The Colonial Era to the American Revolution 1600 – 1770s

1603: Mathieu Da Costa, a free black explorer, guides the French through parts of Canada and the Lake Champlain region of what is now New York state.

1607: Jamestown is founded in Virginia.

1613: Jan Rodriquez, a free black sailor working for a Dutch fur trading company is assigned to live with and trade among the Native Americans on the island of Manhattan.

​1619: August 20th, Twenty Africans arrived in Jamestown, Virginia, aboard an English warship named the White Lion. They were the first blacks to be forcibly settled as involuntary laborers in the North American British Colonies.

​1620: The Pilgrims reach New England.

​1624: The first African American child born free in the English colonies, William Tucker, is baptized in Virginia.

1625: The first enslaved Africans arrive in the Dutch Colony of New Amsterdam (modern day New York) with the Dutch West India Company. They quickly become the city's first municipal labor force, clearing land of timber, cutting lumber, cultivating crops, and constructing roads and fortifications.

1629: The first enslaved Africans arrive in what is now Connecticut

1634: Slavery is introduced in Maryland.

1636: Dutch minister Everadus Bogardus summons a teacher from Holland to Manhattan Island to provide religious training to Dutch and African children. This is the first example of educational efforts in Colonial North America which are directed toward persons of African descent.
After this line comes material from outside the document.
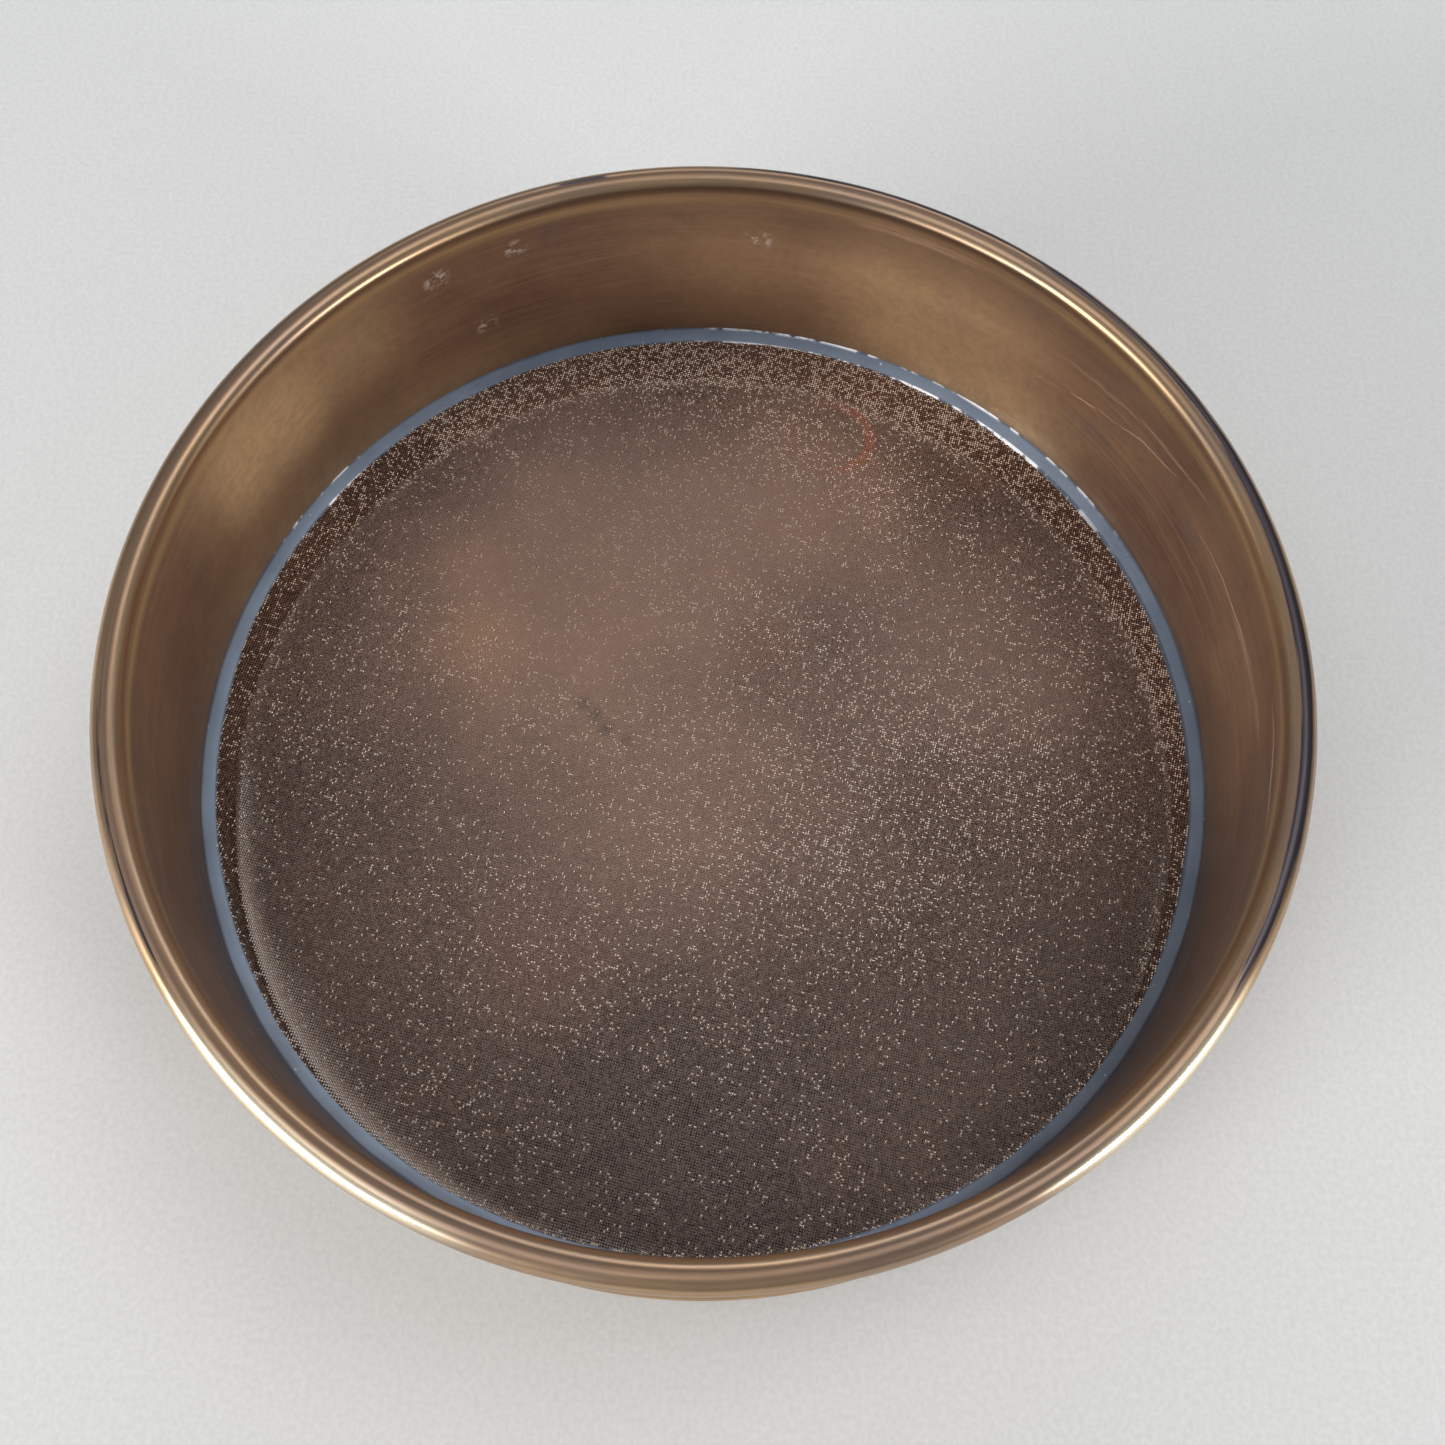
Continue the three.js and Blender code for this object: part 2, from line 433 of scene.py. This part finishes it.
def bead_colour(shader, fine, coarse, blotch):
    """The rim bead's colour with handling wear, painted dark reflections on the crest and far inner
    flank, a painted highlight on the near inner flank, and two arcs that hands have rubbed smooth and
    that carry painted highlights; and the mask of those arcs.
    """
    bead = shader.mix(shader.ramp(coarse, 0.3, 0.7), rgb(0.34, 0.215, 0.12), rgb(0.5, 0.34, 0.19))
    bead = shader.mix(shader.ramp(fine, 0.44, 0.62, 0, 0.3), bead, rgb(0.2, 0.12, 0.07))
    bead = shader.mix(shader.ramp(blotch, 0.42, 0.66, 0, 0.6), bead, rgb(0.27, 0.2, 0.165))
    # painted dark reflection: the crest darkened where it mirrors the dark room overhead
    crest = shader.times(shader.near(shader.radius, CREST_RADIUS - 0.2 * MM, 2.6 * MM),
                         shader.ramp(coarse, 0.3, 0.6, 0.55, 0.8))
    bead = shader.mix(crest, bead, rgb(0.17, 0.108, 0.078))

    def inner_flank(start, end, amount):
        return shader.ramp(shader.radius, CREST_RADIUS - start, CREST_RADIUS - end, amount, 0.0)
    # painted highlight: the near inner flank made pale where it mirrors the back window
    near_flank_highlight = shader.times(inner_flank(2.2 * MM, 0.8 * MM, 0.4), shader.facing(-115, 75))
    bead = shader.mix(near_flank_highlight, bead, rgb(0.8, 0.58, 0.4))
    # painted dark reflection: the far inner flank darkened where it mirrors the dark room above the
    # camera
    far_flank_dark_reflection = shader.times(inner_flank(2.4 * MM, 1.2 * MM, 0.6), shader.facing(88, 80))
    bead = shader.mix(far_flank_dark_reflection, bead, rgb(0.07, 0.045, 0.03))

    # painted highlights on two arcs of the outer flank, which are also made smoother
    polish_and_painted_highlight = 0.0
    for angle, half in POLISH_AND_HIGHLIGHT_ARCS:
        polish_and_painted_highlight = shader.larger(shader.facing(angle, half), polish_and_painted_highlight)
    polish_and_painted_highlight = shader.times(polish_and_painted_highlight, shader.near(shader.radius, CREST_RADIUS + 1.8 * MM, 1.8 * MM))
    polish_and_painted_highlight = shader.times(polish_and_painted_highlight, shader.ramp(coarse, 0.3, 0.5, 0.6, 1.0))
    return shader.mix(polish_and_painted_highlight, bead, rgb(1.0, 0.86, 0.62)), polish_and_painted_highlight


def oxide_mask(shader, fine, coarse):
    """Where streaks of black oxide lie on the outer side of the bead's crest."""
    oxide = 0.0
    for angle, half, amount, middle, reach in OXIDE_ARCS:
        band = shader.times(shader.facing(angle, half), shader.near(shader.radius, middle, reach))
        oxide = shader.larger(shader.times(band, amount), oxide)
    oxide = shader.times(oxide, shader.ramp(shader.z, BEAD_HEIGHT, RIM_HEIGHT - 2 * MM))
    streaky = shader.plus(shader.times(coarse, 0.5), shader.times(fine, 0.5))
    oxide = shader.plus(oxide, shader.times(shader.minus(streaky, 0.5), 2.4))
    return shader.ramp(oxide, 0.35, 0.6, 0, 0.92)


def frame_material():
    """Spun brass gone brown inside, with painted glow and painted shade on the wall, bright from handling
    on the bead with painted highlights and dark reflections there, with oxide and old scratches.
    """
    shader = Shader("frame_brass")
    shader.locate()
    fine, coarse = spun_streaks(shader)
    blotch = shader.noise(shader.point, 26.0, 5, 0.6)
    patch = shader.noise(shader.point, 70.0, 5, 0.62, 7.0)
    bead = shader.ramp(shader.z, BEAD_FOOT, BEAD_FOOT + 3 * MM)
    inside = shader.ramp(shader.radius, WALL_RADIUS + 0.2 * MM, WALL_RADIUS + 0.6 * MM, 1.0, 0.0)

    wall = wall_base(shader, fine, coarse, blotch, patch, inside)
    wall = wall_marks(shader, wall, coarse, patch, inside)
    bead_wear_and_painted_light, polish_and_painted_highlight = bead_colour(shader, fine, coarse, blotch)
    colour = shader.mix(bead, wall, bead_wear_and_painted_light)
    black_oxide = rgb(0.035, 0.033, 0.045)
    shader.set("Base Color", shader.mix(oxide_mask(shader, fine, coarse), colour, black_oxide))
    shader.set("Metallic", shader.ramp(bead, 0.0, 1.0, 0.62, 0.9))
    rough = shader.plus(shader.ramp(coarse, 0.3, 0.7, 0.32, 0.42), shader.times(bead, -0.04))
    shader.set("Roughness", shader.plus(rough, shader.times(shader.times(polish_and_painted_highlight, bead), -0.12)))
    spun_metal(shader, 0.4)
    shader.bump(shader.plus(fine, shader.times(patch, 0.5)), 0.3, 0.04 * MM)
    return shader.material


def skirt_material():
    """Dull brass, painted near black inside the skirt as painted shade, with a pale, less metallic edge
    at its foot that is a painted highlight.
    """
    shader = Shader("skirt_brass")
    shader.locate()
    fine, coarse = spun_streaks(shader)
    blotch = shader.noise(shader.point, 40.0, 5, 0.6, 4.0)
    outer = shader.mix(shader.ramp(blotch, 0.35, 0.68), rgb(0.42, 0.26, 0.13), rgb(0.2, 0.12, 0.07))
    outer = shader.mix(shader.ramp(coarse, 0.5, 0.75, 0, 0.5), outer, rgb(0.55, 0.38, 0.2))
    # painted shade: the inside of the skirt near black
    inner = shader.mix(shader.ramp(blotch, 0.4, 0.6), rgb(0.045, 0.022, 0.016), rgb(0.02, 0.011, 0.01))
    inside = shader.ramp(shader.radius, SKIRT_RADIUS + 0.2 * MM, SKIRT_RADIUS + 0.5 * MM, 1.0, 0.0)
    colour = shader.mix(inside, outer, inner)
    colour = shader.mix(shader.ramp(fine, 0.4, 0.7, 0, 0.4), colour, rgb(0.12, 0.07, 0.04))
    # painted highlight: the inner edge of the foot near white, for the lit line along the foot
    foot = shader.times(shader.ramp(shader.z, 1.5 * MM, 2.4 * MM, 1.0, 0.0), inside)
    shader.set("Base Color", shader.mix(foot, colour, rgb(1.0, 0.94, 0.86)))
    shader.set("Metallic", shader.minus(0.8, shader.times(foot, 0.7)))
    shader.set("Roughness", shader.ramp(blotch, 0.3, 0.7, 0.38, 0.55))
    spun_metal(shader, 0.5)
    shader.bump(shader.plus(fine, blotch), 0.3, 0.04 * MM)
    return shader.material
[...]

1641: Massachusetts explicitly permits slavery of Indians, whites, and Negroes in its Body of Liberties. It is the first mainland British colony to legalize slavery.

1641: Mathias De Sousa, an African indentured servant who came from England with Lord Baltimore, is elected to Maryland's General Assembly.

1642: Virginia passes a fugitive slave law. Offenders helping runaway slaves are fined in pounds of tobacco. An enslaved person is to be branded with a large R after a second escape attempt.

1643: The New England Confederation reaches an agreement that makes the signature of a magistrate sufficient evidence to re-enslave a suspected fugitive slave.

1645: Merchant ships from Barbados arrive in Boston where they trade their cargoes of enslaved Africans for sugar and tobacco. The profitability of this exchange encourages the slave trade in New England.

1645: Dutch colonists transfer some of their landholdings in New Amsterdam to their former enslaved Africans as compensation for their support in battles with Native Americans. A condition of the land transfer, however, is the guarantee of a specified amount of food from those lands to their former owners.

1650: Connecticut legalizes slavery. Rhode Island by this date has large plantations worked by enslaved Africans.

1650: The Dutch West India Company introduces new rules concerning slavery in New Netherlands. After gaining freedom, former slaves, for example, are required to give fixed amounts of their crops to the company. After the English capture of the colony, greater restrictions are imposed on free blacks and enslaved people.

1651: Anthony Johnson, a free Black man, imports several enslaved Africans and is given a grant of land on Virginia's Puwgoteague River. Other free Blacks follow this pattern

1652: Massachusetts enacts a law requiring all Black and Native American servants to undergo military training so as to be able to help defend the colony.

1652: Rhode Island enacts first anti-slavery law in the British colonies. The law limits slavery to ten years.

1653: Enslaved African and Indian workers bulid wall across Manhattan Island to protect the Dutch colony from British invasion. The site of the wall is now Wall Street.

1655: Anthony Johnson successfully sues for the return of his slave John Casor, whom the court had earlier treated as an indentured servant.

1656: Fearing the potential for slave uprisings, Massachusetts reverses its 1652 statute and prohibits blacks from arming or training as militia. New Hampshire, and New York soon follow.

1657: Virginia amends its fugitive slave law to include the fining of people who harbor runaway slaves. They are fined 30 pounds of tobacco for every night they provide shelter to a runaway slave.

1660: A Connecticut law prohibits African Americans from serving in the militia.

1662: Virginia reverses the presumption of English law that the child follows the status of his father, and enacts a law that makes the free or enslaved status of children dependent on the status of the mother.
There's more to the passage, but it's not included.